>> begin RAW DATA

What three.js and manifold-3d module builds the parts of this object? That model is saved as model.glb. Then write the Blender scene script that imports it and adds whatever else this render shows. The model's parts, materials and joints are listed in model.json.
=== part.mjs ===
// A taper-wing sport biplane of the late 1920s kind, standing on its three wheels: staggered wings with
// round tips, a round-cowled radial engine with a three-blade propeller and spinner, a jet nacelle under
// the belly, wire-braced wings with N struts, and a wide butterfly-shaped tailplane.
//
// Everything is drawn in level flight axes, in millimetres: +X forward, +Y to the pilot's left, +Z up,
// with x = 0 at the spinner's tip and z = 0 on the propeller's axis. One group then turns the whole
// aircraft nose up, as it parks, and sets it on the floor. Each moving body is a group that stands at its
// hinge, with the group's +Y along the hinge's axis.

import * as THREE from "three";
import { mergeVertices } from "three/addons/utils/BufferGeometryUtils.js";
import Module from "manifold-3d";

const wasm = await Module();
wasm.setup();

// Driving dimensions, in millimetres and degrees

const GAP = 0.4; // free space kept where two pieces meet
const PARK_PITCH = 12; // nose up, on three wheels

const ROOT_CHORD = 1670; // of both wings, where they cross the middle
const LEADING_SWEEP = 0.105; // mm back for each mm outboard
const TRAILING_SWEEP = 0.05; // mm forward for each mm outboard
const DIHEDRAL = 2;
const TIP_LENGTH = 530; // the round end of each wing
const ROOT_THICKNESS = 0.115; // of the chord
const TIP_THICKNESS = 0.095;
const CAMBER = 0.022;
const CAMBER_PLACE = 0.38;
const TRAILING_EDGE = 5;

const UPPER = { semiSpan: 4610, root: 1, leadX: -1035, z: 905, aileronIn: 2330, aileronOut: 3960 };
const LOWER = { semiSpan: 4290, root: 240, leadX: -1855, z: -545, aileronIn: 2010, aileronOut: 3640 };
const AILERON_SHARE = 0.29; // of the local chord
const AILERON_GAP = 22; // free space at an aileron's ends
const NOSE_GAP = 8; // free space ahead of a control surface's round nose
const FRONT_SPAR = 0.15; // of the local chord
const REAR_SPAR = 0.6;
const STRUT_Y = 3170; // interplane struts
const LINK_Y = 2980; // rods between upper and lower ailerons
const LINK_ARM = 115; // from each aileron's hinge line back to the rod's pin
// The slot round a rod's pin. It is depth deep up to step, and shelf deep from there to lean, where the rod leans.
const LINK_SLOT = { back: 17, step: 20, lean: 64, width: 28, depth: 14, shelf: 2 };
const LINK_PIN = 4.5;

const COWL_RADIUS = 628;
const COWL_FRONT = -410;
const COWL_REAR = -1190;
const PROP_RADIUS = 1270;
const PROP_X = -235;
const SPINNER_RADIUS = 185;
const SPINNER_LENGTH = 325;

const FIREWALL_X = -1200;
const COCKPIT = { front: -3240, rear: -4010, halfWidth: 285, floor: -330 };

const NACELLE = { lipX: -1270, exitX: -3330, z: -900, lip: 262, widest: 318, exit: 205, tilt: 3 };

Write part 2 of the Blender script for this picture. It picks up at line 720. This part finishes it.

>> end RAW DATA
>> begin RAW DATA

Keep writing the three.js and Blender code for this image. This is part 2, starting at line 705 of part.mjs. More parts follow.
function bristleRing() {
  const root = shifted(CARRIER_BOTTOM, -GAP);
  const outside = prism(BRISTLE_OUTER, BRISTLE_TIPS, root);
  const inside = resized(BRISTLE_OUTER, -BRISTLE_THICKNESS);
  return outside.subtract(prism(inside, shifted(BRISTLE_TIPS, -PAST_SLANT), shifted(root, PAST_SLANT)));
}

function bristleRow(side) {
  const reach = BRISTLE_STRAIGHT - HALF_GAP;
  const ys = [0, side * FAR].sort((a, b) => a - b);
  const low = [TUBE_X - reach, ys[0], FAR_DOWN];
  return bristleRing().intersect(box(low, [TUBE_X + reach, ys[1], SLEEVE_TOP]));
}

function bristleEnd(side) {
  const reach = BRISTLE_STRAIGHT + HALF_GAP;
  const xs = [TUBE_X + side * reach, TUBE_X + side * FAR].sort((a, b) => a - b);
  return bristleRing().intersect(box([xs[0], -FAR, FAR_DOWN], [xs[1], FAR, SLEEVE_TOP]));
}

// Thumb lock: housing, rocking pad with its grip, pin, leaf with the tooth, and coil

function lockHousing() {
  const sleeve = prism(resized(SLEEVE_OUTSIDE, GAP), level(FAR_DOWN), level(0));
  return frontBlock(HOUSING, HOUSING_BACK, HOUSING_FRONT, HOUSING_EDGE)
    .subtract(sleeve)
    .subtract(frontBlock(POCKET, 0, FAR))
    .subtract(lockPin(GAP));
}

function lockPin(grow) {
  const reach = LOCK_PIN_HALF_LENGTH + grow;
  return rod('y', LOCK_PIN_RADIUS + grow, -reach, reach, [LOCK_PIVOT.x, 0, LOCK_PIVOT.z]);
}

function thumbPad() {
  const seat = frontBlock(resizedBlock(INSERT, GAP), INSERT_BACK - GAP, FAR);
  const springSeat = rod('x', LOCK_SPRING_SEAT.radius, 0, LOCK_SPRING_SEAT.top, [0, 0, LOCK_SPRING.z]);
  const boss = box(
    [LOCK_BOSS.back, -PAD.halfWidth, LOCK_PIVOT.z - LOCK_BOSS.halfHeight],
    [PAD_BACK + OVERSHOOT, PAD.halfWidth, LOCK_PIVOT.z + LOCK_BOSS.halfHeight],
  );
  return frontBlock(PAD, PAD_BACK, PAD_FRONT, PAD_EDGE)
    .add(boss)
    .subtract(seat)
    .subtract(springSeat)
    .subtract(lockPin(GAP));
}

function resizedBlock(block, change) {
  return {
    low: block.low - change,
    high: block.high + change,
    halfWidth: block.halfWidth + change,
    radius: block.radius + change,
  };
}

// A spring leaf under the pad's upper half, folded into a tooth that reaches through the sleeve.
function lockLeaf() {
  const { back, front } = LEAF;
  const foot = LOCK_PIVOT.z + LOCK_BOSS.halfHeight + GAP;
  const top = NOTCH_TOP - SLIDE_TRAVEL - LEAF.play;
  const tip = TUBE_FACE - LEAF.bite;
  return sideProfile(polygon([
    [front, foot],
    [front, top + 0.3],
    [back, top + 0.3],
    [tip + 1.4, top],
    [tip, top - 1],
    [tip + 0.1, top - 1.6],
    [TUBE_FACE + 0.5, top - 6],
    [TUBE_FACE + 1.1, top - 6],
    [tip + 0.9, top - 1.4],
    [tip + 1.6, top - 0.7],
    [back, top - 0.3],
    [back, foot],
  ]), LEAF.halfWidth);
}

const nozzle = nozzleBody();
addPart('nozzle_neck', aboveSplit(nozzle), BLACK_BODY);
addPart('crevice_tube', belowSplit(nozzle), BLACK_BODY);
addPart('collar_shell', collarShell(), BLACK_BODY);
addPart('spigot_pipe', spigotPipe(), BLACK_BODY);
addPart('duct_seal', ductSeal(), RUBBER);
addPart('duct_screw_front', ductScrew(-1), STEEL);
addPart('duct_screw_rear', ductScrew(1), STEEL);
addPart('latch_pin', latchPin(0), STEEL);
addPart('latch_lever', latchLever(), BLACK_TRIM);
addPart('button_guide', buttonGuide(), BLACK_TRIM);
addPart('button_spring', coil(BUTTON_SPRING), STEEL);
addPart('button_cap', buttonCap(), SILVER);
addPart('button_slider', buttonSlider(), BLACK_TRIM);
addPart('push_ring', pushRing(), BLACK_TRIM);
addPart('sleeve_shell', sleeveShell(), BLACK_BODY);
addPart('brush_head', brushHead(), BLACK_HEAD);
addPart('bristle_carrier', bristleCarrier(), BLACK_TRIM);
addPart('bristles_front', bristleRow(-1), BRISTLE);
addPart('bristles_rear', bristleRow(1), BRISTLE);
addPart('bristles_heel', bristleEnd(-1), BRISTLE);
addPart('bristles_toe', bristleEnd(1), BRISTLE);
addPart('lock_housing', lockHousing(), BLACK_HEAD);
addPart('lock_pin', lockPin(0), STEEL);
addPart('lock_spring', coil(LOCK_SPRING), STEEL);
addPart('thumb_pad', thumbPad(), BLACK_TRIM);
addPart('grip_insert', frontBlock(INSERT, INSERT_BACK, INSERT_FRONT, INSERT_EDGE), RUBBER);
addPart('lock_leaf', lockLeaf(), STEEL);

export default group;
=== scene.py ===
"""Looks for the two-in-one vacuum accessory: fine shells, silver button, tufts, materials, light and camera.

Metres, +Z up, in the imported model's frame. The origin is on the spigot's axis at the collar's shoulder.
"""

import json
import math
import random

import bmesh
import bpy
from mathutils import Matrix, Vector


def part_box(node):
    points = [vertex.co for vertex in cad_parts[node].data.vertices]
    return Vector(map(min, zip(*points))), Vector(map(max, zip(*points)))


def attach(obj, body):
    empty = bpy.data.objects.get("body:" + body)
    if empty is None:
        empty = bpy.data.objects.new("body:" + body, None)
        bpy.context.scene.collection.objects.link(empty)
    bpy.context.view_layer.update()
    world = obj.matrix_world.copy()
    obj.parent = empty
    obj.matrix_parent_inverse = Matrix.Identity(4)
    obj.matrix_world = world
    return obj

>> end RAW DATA
>> begin RAW DATA

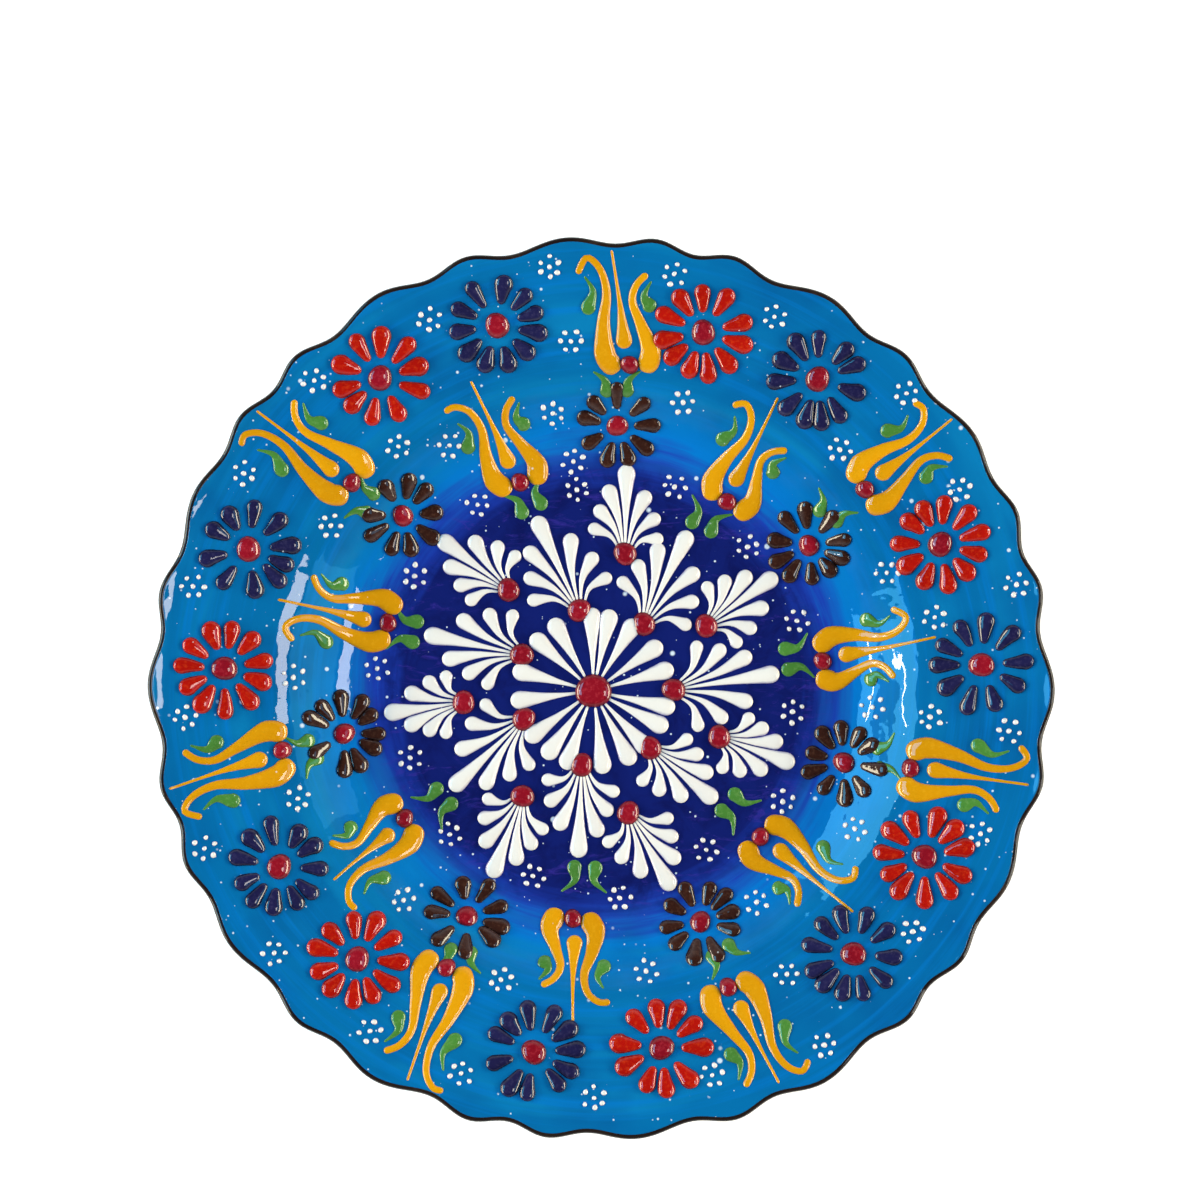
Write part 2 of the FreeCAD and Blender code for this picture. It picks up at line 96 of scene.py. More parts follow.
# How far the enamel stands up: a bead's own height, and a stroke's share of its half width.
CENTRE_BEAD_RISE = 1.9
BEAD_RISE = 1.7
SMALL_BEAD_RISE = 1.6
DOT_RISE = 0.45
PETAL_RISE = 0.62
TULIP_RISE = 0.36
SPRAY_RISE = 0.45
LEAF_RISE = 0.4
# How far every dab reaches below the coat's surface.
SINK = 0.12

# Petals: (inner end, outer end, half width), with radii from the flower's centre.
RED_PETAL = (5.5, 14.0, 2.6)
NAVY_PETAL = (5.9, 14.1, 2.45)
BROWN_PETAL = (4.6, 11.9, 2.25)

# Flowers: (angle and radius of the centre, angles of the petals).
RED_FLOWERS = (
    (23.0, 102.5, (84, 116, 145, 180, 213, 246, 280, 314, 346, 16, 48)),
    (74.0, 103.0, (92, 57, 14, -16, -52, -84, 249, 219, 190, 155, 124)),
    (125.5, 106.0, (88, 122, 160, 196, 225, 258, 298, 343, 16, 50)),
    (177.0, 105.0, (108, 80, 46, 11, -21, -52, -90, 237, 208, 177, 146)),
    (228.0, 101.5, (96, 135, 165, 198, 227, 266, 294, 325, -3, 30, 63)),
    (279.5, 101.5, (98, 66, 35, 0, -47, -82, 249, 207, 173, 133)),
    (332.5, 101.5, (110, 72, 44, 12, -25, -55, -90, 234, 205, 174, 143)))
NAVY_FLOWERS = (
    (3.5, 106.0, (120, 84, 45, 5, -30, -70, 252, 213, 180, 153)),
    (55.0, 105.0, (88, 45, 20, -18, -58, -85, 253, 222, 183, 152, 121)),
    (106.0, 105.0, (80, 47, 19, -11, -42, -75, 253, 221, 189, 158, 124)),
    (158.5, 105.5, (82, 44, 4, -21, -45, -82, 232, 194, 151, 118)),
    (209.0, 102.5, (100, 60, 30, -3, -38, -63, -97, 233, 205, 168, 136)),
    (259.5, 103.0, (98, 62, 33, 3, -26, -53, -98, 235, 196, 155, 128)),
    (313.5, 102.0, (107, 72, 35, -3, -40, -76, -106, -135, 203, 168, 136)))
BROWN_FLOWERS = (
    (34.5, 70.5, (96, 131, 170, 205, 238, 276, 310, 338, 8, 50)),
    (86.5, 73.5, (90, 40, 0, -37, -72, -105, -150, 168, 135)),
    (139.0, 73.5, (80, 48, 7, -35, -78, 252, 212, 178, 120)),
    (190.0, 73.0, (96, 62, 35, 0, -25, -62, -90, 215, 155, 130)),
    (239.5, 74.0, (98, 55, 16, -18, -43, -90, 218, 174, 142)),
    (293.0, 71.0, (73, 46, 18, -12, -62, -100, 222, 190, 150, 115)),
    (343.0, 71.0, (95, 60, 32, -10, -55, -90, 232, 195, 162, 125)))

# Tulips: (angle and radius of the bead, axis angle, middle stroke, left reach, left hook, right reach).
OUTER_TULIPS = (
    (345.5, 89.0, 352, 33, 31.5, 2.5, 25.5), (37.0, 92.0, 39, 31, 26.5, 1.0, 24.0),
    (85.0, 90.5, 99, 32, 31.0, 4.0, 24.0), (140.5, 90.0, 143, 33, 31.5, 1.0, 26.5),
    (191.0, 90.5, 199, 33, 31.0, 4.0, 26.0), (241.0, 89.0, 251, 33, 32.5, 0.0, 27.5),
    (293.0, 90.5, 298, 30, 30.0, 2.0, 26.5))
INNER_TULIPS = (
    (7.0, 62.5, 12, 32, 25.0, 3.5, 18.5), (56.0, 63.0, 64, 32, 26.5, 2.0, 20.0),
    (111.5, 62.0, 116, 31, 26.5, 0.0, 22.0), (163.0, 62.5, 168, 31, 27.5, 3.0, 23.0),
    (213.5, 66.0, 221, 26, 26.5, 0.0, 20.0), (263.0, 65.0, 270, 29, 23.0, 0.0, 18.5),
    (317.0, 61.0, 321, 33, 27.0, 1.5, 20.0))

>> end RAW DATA

EXERCISE TASK >> Return only the stretch of the material above from the line holding "addPart('lock_housing', lockHousing(), BLACK_HEAD);" through the line holding "obj.parent = empty", copied exactly.

PROBLEM SOLUTION >>
addPart('lock_housing', lockHousing(), BLACK_HEAD);
addPart('lock_pin', lockPin(0), STEEL);
addPart('lock_spring', coil(LOCK_SPRING), STEEL);
addPart('thumb_pad', thumbPad(), BLACK_TRIM);
addPart('grip_insert', frontBlock(INSERT, INSERT_BACK, INSERT_FRONT, INSERT_EDGE), RUBBER);
addPart('lock_leaf', lockLeaf(), STEEL);

export default group;
=== scene.py ===
"""Looks for the two-in-one vacuum accessory: fine shells, silver button, tufts, materials, light and camera.

Metres, +Z up, in the imported model's frame. The origin is on the spigot's axis at the collar's shoulder.
"""

import json
import math
import random

import bmesh
import bpy
from mathutils import Matrix, Vector


def part_box(node):
    points = [vertex.co for vertex in cad_parts[node].data.vertices]
    return Vector(map(min, zip(*points))), Vector(map(max, zip(*points)))


def attach(obj, body):
    empty = bpy.data.objects.get("body:" + body)
    if empty is None:
        empty = bpy.data.objects.new("body:" + body, None)
        bpy.context.scene.collection.objects.link(empty)
    bpy.context.view_layer.update()
    world = obj.matrix_world.copy()
    obj.parent = empty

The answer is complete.